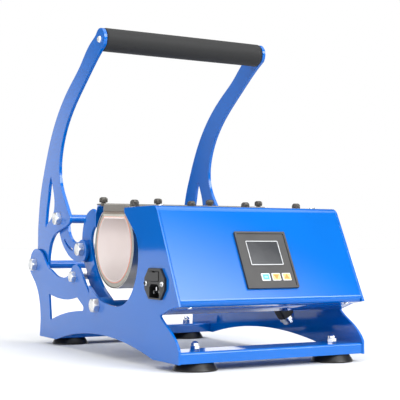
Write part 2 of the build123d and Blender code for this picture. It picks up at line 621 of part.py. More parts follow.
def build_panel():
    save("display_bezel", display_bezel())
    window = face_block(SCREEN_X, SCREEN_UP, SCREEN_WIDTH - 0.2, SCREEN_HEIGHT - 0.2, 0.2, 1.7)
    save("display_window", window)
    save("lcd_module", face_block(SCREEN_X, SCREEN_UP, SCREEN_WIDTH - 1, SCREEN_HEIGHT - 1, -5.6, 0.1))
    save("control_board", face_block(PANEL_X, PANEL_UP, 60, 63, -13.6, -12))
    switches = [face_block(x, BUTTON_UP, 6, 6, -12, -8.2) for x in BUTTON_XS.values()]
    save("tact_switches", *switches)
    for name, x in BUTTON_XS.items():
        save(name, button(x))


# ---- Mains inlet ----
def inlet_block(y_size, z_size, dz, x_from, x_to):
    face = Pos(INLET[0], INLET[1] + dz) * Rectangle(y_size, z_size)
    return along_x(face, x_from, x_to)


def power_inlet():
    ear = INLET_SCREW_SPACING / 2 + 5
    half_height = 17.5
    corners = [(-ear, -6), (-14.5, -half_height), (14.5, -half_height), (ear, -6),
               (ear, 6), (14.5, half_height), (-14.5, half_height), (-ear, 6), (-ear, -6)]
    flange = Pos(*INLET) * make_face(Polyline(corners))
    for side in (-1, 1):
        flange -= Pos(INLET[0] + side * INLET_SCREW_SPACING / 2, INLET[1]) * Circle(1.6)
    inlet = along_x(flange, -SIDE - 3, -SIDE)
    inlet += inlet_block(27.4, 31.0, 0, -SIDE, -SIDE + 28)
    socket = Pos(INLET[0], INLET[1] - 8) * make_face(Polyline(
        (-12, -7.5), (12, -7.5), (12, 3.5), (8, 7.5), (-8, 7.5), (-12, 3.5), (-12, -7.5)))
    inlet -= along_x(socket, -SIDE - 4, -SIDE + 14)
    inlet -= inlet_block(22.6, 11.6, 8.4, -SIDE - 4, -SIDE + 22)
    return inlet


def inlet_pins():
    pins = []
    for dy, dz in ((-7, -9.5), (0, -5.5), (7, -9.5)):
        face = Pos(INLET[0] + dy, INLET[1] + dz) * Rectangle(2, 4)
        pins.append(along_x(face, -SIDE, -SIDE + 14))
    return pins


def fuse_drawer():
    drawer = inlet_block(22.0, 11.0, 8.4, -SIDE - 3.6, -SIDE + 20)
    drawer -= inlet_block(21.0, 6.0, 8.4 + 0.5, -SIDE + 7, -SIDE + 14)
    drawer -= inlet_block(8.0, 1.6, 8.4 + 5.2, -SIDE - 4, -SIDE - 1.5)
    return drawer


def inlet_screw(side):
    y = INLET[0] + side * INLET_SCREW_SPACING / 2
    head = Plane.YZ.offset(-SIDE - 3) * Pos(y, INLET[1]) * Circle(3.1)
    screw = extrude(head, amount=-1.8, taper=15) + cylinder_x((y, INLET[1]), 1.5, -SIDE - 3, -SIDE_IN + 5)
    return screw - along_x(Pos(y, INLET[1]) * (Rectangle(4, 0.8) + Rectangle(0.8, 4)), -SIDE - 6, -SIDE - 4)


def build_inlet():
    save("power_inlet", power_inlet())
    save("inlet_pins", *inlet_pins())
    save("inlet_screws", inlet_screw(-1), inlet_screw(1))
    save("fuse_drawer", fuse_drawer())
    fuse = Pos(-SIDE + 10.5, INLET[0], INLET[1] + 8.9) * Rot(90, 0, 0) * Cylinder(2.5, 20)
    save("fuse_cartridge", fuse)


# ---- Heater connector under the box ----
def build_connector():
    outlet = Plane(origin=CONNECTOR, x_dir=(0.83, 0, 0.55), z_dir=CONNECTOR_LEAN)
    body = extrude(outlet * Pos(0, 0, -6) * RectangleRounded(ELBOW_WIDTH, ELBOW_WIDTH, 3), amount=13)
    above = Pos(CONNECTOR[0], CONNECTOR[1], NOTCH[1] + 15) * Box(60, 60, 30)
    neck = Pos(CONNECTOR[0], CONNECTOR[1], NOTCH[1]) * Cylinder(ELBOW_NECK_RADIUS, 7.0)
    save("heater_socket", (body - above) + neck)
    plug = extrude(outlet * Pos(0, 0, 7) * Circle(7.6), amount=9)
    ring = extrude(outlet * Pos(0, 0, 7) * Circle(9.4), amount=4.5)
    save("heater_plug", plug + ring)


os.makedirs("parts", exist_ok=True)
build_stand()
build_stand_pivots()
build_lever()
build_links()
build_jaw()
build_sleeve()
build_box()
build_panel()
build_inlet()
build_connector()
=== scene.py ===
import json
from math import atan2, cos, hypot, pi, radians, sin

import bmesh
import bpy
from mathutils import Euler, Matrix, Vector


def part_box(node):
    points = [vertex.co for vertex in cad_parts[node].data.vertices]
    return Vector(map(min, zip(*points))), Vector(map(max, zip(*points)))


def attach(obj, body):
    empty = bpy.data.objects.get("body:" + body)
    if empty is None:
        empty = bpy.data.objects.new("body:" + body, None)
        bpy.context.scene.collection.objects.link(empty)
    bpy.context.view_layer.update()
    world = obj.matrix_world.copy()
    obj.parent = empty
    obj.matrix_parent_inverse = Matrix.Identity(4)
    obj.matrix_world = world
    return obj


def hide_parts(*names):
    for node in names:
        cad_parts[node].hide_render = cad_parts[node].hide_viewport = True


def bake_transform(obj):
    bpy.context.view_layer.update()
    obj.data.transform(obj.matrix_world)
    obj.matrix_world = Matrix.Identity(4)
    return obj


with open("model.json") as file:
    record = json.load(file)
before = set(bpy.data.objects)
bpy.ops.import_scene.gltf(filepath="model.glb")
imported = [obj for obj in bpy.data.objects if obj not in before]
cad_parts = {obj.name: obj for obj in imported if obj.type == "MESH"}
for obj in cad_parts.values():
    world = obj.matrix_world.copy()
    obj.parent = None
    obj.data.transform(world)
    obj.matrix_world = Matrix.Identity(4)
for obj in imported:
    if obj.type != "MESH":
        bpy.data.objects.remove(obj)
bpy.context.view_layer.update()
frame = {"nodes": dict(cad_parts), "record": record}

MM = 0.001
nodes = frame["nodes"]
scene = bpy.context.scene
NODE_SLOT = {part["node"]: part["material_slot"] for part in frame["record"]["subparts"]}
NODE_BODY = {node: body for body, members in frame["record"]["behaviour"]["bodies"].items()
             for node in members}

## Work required
Exact duplication is required for the lines above, from the line that contains "# ---- Heater" to the line that contains "bpy.context.scene.collection.objects.link(empty)", inclusive; omit all others.

## Response to this task
# ---- Heater connector under the box ----
def build_connector():
    outlet = Plane(origin=CONNECTOR, x_dir=(0.83, 0, 0.55), z_dir=CONNECTOR_LEAN)
    body = extrude(outlet * Pos(0, 0, -6) * RectangleRounded(ELBOW_WIDTH, ELBOW_WIDTH, 3), amount=13)
    above = Pos(CONNECTOR[0], CONNECTOR[1], NOTCH[1] + 15) * Box(60, 60, 30)
    neck = Pos(CONNECTOR[0], CONNECTOR[1], NOTCH[1]) * Cylinder(ELBOW_NECK_RADIUS, 7.0)
    save("heater_socket", (body - above) + neck)
    plug = extrude(outlet * Pos(0, 0, 7) * Circle(7.6), amount=9)
    ring = extrude(outlet * Pos(0, 0, 7) * Circle(9.4), amount=4.5)
    save("heater_plug", plug + ring)


os.makedirs("parts", exist_ok=True)
build_stand()
build_stand_pivots()
build_lever()
build_links()
build_jaw()
build_sleeve()
build_box()
build_panel()
build_inlet()
build_connector()
=== scene.py ===
import json
from math import atan2, cos, hypot, pi, radians, sin

import bmesh
import bpy
from mathutils import Euler, Matrix, Vector


def part_box(node):
    points = [vertex.co for vertex in cad_parts[node].data.vertices]
    return Vector(map(min, zip(*points))), Vector(map(max, zip(*points)))


def attach(obj, body):
    empty = bpy.data.objects.get("body:" + body)
    if empty is None:
        empty = bpy.data.objects.new("body:" + body, None)
        bpy.context.scene.collection.objects.link(empty)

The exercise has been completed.